Blake Morrison’s Selected Poems starts out strong, hitting this vein of poems I love, but by the end just has too many that mean nothing without further explanation. Divided into five parts, Morrison covers a variety of topics, adding various issues, styles and techniques as the book progresses. Part one has the most straightforward poems and maybe that’s why it appealed to me the most. The second part introduces poems written in a U.K. dialect. (Many writers can’t pull this off, but Morrison makes it work even inside of the poetic structure.) Part three introduces the first—and strongest—of three long poems, “The Ballad of the Yorkshire Ripper,” a rhyming dialect poem about the British serial killer. Usually I’m not a fan of rhyming poetry, but Morrison delivers the crass, violent details well in this structure (An why, if e weren’t no sadist, / ad e left girls, more ‘n once / wi a hundred stabs in t’breastbone / an planks shoved up their cunts?). Part four introduces a series of well-crafted love poems, but the final part really starts showing Morrison's growing trend of needing words not found on the page.
Though the second long poem, “Madrigalia,” succeeds in being a two-sided love story, the third and longest poem, “The Inquisitor,” a second-person tale about British secrecy that really should be interesting, ends up being one of those poems where the author didn’t put in enough to enjoy it. For a poem that makes up nearly 25% of the collection in terms of page count, that’s unforgivable. It doesn’t help that it’s the second-to-last poem, essentially spoiling the collection.

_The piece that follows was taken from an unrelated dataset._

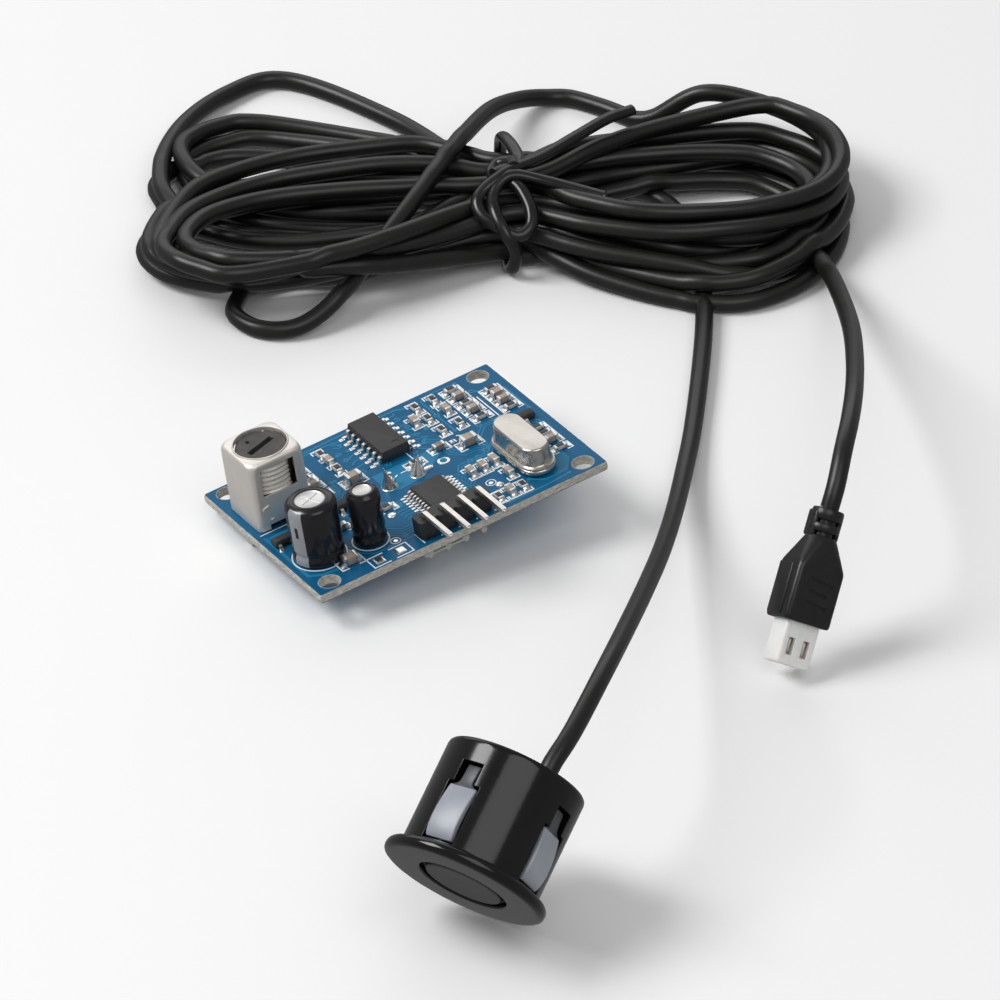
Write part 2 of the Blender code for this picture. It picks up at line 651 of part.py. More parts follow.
# ---------------------------------------------------------------- probe


def probe_profile():
    r, body, bore, back = FLANGE_RADIUS / MM, BODY_RADIUS / MM, BORE_RADIUS / MM, PROBE_LONG / MM
    return [(5.6, 0.0), (r - 0.5, 0.0), (r - 0.15, 0.15), (r, 0.5), (r, 1.05), (r - 0.15, 1.35),
            (r - 0.3, 1.45), (body + 0.15, 1.45), (body, 1.6), (body, back - 0.6),
            (body - 0.2, back - 0.15), (body - 0.5, back), (bore + 0.3, back),
            (bore, back - 0.2), (bore, 1.3), (5.45, 1.05), (5.45, 0.15)]


def make_probe(frame):
    shape = bmesh.new()
    add_turned(shape, [(radius * MM, height * MM) for radius, height in probe_profile()], 64)
    housing = place("probe_housing", shape, gloss_black(), frame)
    pocket = [(-2.2, 1.9), (2.2, 1.9), (2.2, 9.3), (1.45, 9.3), (1.45, 12.0), (-1.45, 12.0),
              (-1.45, 9.3), (-2.2, 9.3)]
    outward = Matrix(((0, 0, 1, 0), (1, 0, 0, 0), (0, 1, 0, 0), (0, 0, 0, 1)))
    cutter = bmesh.new()
    for angle in CLIP_ANGLES:
        aim = Matrix.Rotation(angle, 4, "Z") @ outward
        add_prism(cutter, [(x * MM, z * MM) for x, z in pocket], 6.5 * MM, 11.0 * MM, aim)
    boolean(housing, helper("clip_pockets", cutter, frame), "DIFFERENCE")
    turned = {
        "decoupling_ring": (black_rubber(), [(4.85, 0.45), (5.35, 0.45), (5.35, 1.1), (5.92, 1.5),
                                             (5.92, 8.35), (4.85, 8.35)]),
        "transducer_can": (aluminium(), [(0.0, 0.75), (4.25, 0.75), (4.25, 8.3), (4.75, 8.3),
                                         (4.75, 0.22), (4.58, 0.05), (0.0, 0.05)]),
        "piezo_disc": (ceramic_tan(), solid_profile(3.6, 0.82, 1.1)),
        "damping_pad": (felt(), solid_profile(4.05, 1.2, 4.2)),
        "potting_resin": (resin(), solid_profile(5.9, 8.5, POTTING_BACK / MM)),
    }
    for name, (look, profile) in turned.items():
        shape = bmesh.new()
        add_turned(shape, [(radius * MM, height * MM) for radius, height in profile], 40)
        place(name, shape, look, frame)
    for count, angle in enumerate(CLIP_ANGLES, 1):
        make_clip(f"retaining_clip_{count}", frame, angle)


def solid_profile(radius, low, high):
    return [(0.0, low), (radius, low), (radius, high), (0.0, high)]


def make_clip(name, frame, angle):
    """A bowed nylon leaf whose origin is the line that it bends about; its x points outwards."""
    sections = [(11.75, 1.8, 7.2, 7.9), (10.4, 1.8, 7.35, 8.0), (9.2, 1.8, 7.5, 8.15),
                (9.0, 3.8, 7.5, 8.2), (7.6, 3.8, 7.75, 8.5), (5.3, 3.8, 8.05, 8.8),
                (3.6, 3.8, 7.95, 8.75), (2.5, 3.7, 7.7, 8.5), (2.2, 3.5, 7.8, 8.35)]
    radius, height = CLIP_HINGE
    shape = bmesh.new()
    rings = []
    for z, width, inner, outer in sections:
        corners = [(inner, -width / 2.0), (outer, -width / 2.0), (outer, width / 2.0),
                   (inner, width / 2.0)]
        rings.append([Vector((x * MM - radius, y * MM, z * MM - height)) for x, y in corners])
    add_loft(shape, rings)
    at = (radius * math.cos(angle), radius * math.sin(angle), height)
    place(name, shape, clip_nylon(), frame, at, angle)


# ---------------------------------------------------------------- plug and cord


def make_plug(frame):
    sections = [(8.1, 2.45, 2.1, 0.3), (PLUG_NOSE / MM, 2.45, 2.1, 0.3), (PLUG_NOSE / MM, 3.0, 2.65, 0.5),
                (5.45, 3.15, 2.8, 0.6), (12.0, 3.15, 2.8, 0.7), (15.7, 1.95, 1.95, 1.5),
                (15.9, 1.8, 1.8, 1.8), (16.0, 1.45, 1.45, 1.45), (16.4, 1.45, 1.45, 1.45),
                (16.5, 1.95, 1.95, 1.95), (17.35, 1.95, 1.95, 1.95), (17.45, 1.45, 1.45, 1.45),
                (17.85, 1.45, 1.45, 1.45), (17.95, 1.95, 1.95, 1.95), (19.0, 1.95, 1.95, 1.95),
                (PLUG_LONG / MM, 1.7, 1.7, 1.7)]
    shape = bmesh.new()
    add_loft(shape, [rounded_rectangle(x * MM, y * MM, radius * MM, z * MM)
                     for z, x, y, radius in sections])
    place("plug_overmould", shape, black_rubber(), frame)
    shape = bmesh.new()
    add_block(shape, (4.6 * MM, 3.9 * MM, 8.0 * MM), (0.0, 0.0, 4.0 * MM), 0.2 * MM)
    housing = place("plug_housing", shape, white_nylon(), frame, round_piece=False)
    channels = bmesh.new()
    windows = bmesh.new()
    for side in (-1, 1):
        x = side * CONTACT_PITCH / 2.0
        add_block(channels, (1.2 * MM, 1.5 * MM, 9.0 * MM), (x, -0.4 * MM, 3.0 * MM))
        add_block(windows, (0.9 * MM, 2.0 * MM, 2.1 * MM), (x, -1.6 * MM, 2.2 * MM))
    boolean(housing, helper("plug_channels", channels, frame), "DIFFERENCE")
    boolean(housing, helper("plug_windows", windows, frame), "DIFFERENCE")
    for count, side in enumerate((-1, 1), 1):
        shape = bmesh.new()
        add_block(shape, (0.9 * MM, 1.1 * MM, 6.0 * MM),
                  (side * CONTACT_PITCH / 2.0, -0.4 * MM, 4.2 * MM), 0.08 * MM)
        place(f"plug_contact_{count}", shape, tin_plate(), frame, round_piece=False)


def make_cord(probe, plug):
    """The cord's two free ends as tubes, its wound middle as one plain solid, and the tie."""
    def measured(route):
        return [Vector(point) * MM for point in route]

    back = probe @ Vector((*CORD_EXIT, POTTING_BACK + GAP))
    ahead = probe @ Vector((*CORD_EXIT, POTTING_BACK + 2.5 * MM))
    route = smooth_route([back, ahead, *measured(PROBE_ROUTE)], 5.0 * MM)
    tube("cord_probe_end", route, CORD_WIDE, cord_jacket())
    collar = plug @ Vector((0.0, 0.0, PLUG_LONG + GAP))
    beyond = plug @ Vector((0.0, 0.0, PLUG_LONG + 3.0 * MM))
    route = smooth_route([collar, beyond, *measured(PLUG_ROUTE)], 5.0 * MM)
    tube("cord_plug_end", route, CORD_WIDE, cord_jacket())

    ends = [Vector((x, y, 0.0)) * MM for x, y in HANK_OUTLINE]
    around = smooth_route([*ends, ends[0]], 4.0 * MM)[:-1]
    shape = bmesh.new()
    add_prism(shape, [(point.x, point.y) for point in around], HANK_LOW, HANK_HIGH)
    hank = place("cord_hank", shape, cord_jacket(), round_piece=False)
    channel = bmesh.new()
    rings = []
    for side, low, high in ((-1, *TIE_GROOVE_OUT), (1, *TIE_GROOVE_OUT), (1, *TIE_GROOVE_IN),
                            (-1, *TIE_GROOVE_IN)):
        x = TIE_X + side * TIE_GROOVE_WIDE / 2.0
        corners = [(low[0], low[1]), (high[0], low[1]), (high[0], high[1]), (low[0], high[1])]
        rings.append([Vector((x, y, z)) * MM for y, z in corners])
    add_loft(channel, rings, closed=True)
    boolean(hank, helper("tie_channel", channel), "DIFFERENCE")
    tube("cord_tie", smooth_route(measured(TIE_ROUTE), 3.0 * MM), TIE_WIDE, black_plastic(), sides=1)


def main():
    clear_scene()
    board = frame_empty("board_frame", BOARD_AT,
                        Matrix.Rotation(BOARD_LEAN, 3, "Y") @ Matrix.Rotation(BOARD_YAW, 3, "Z"))
    make_board(board)
    make_coil(board)
    make_capacitor(board, "big_capacitor", BIG_CAP)
    make_capacitor(board, "small_capacitor", SMALL_CAP)
    make_crystal(board)
    make_header(board)
    make_chip(board, "amplifier_chip", AMPLIFIER_AT, (3.9 * MM, 8.65 * MM, 1.65 * MM), 7,
              1.27 * MM, 3.05 * MM, 0.42 * MM)
    make_chip(board, "controller_chip", CONTROLLER_AT, (4.4 * MM, 6.5 * MM, 1.1 * MM), 10,
              0.65 * MM, 3.2 * MM, 0.25 * MM)
    for count, (spot, front_leads) in enumerate(TRANSISTORS, 1):
        make_transistor(board, f"transistor_{count}", spot, front_leads)
    make_ceramics(board)
    make_socket(board)

    probe = frame_empty("probe_frame", PROBE_AT,
                        Euler((PROBE_LEAN - math.pi / 2.0, 0.0, PROBE_YAW - math.pi / 2.0)).to_matrix())
    make_probe(probe)
    lean = Euler((PLUG_LEAN - math.pi / 2.0, 0.0, PLUG_YAW - math.pi / 2.0)).to_matrix()
    plug = frame_empty("plug_frame", PLUG_AT, lean @ Matrix.Rotation(PLUG_ROLL, 3, "Z"))
    make_plug(plug)
    make_cord(probe.matrix_world, plug.matrix_world)


main()
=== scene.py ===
"""Looks of the ultrasonic distance sensor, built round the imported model.

Lengths are in millimetres until a mesh is made. Each group of pieces is modelled in a frame of its
own: the board's (x along its long side, y along its short side, z up from its top face), the
probe's (z from its face to its back) and the plug's (z from its open end to its cord).
"""

import math
import random

import bmesh
import bpy
import numpy as np
from mathutils import Euler, Matrix, Vector


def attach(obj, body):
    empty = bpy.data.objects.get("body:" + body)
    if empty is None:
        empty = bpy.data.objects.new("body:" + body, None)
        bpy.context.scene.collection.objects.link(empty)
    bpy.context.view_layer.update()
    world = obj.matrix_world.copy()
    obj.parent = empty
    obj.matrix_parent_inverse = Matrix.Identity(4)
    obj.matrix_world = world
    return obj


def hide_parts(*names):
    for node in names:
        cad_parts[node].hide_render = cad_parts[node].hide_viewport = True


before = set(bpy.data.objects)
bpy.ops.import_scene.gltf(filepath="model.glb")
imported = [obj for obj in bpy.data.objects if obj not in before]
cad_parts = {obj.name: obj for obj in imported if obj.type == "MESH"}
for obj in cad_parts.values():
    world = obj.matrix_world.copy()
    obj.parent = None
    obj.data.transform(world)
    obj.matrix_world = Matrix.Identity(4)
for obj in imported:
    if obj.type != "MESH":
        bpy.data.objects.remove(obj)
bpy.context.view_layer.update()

MM = 0.001
DEG = math.radians(1)


def placed(at, turned=Matrix.Identity(4)):
    """A frame at a place in millimetres, turned by a matrix."""
    return Matrix.Translation(Vector(at) * MM) @ turned


def spin(degrees, axis="Z"):
    return Matrix.Rotation(degrees * DEG, 4, axis)


def on_board(at):
    return BOARD @ placed((*at, 0))


BOARD = placed((-10, 11.6, 4.86), spin(-8, "Y") @ spin(31.5))
PROBE = placed((7.25, -50.24, 8.48), Euler((-56.2 * DEG, 0, -30.5 * DEG)).to_matrix().to_4x4())
PLUG = placed((45.57, 1.52, 2.05), Euler((-40.7 * DEG, 0, -24.8 * DEG)).to_matrix().to_4x4() @ spin(45))
WORLD = Matrix.Identity(4)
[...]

I’m not sure where I initially started coming off the recommendation track with Selected Poems. The first part is so good and contains a top-five poem for me—“On Sizewall Beach”—about an east Anglican coastal village with a beach, a nuclear power station and an incident where a driver goes around a blind curve not knowing there’s a kid on the side of the road. Other standout poems include “Metamorphoses of Childhood” (about a boy growing up through the death of relatives), “Sleep On It” (about being fed up with your kids, but realizing you’ll get over it with a good night’s rest), “Kindertotenlieder” (a poem of loss based on other composers and poets) and the aforementioned “The Ballad of the Yorkshire Ripper.” These poems impressed me with the complex feelings they introduced in such sparse language—giving me a surface level enjoyment that made me want to dig deeper—and then annoyed me with how many of the other poems went the great unrelatable route. It’s a pity, but at least it’s one that didn’t take too much of my time. Two stars, but reaching higher.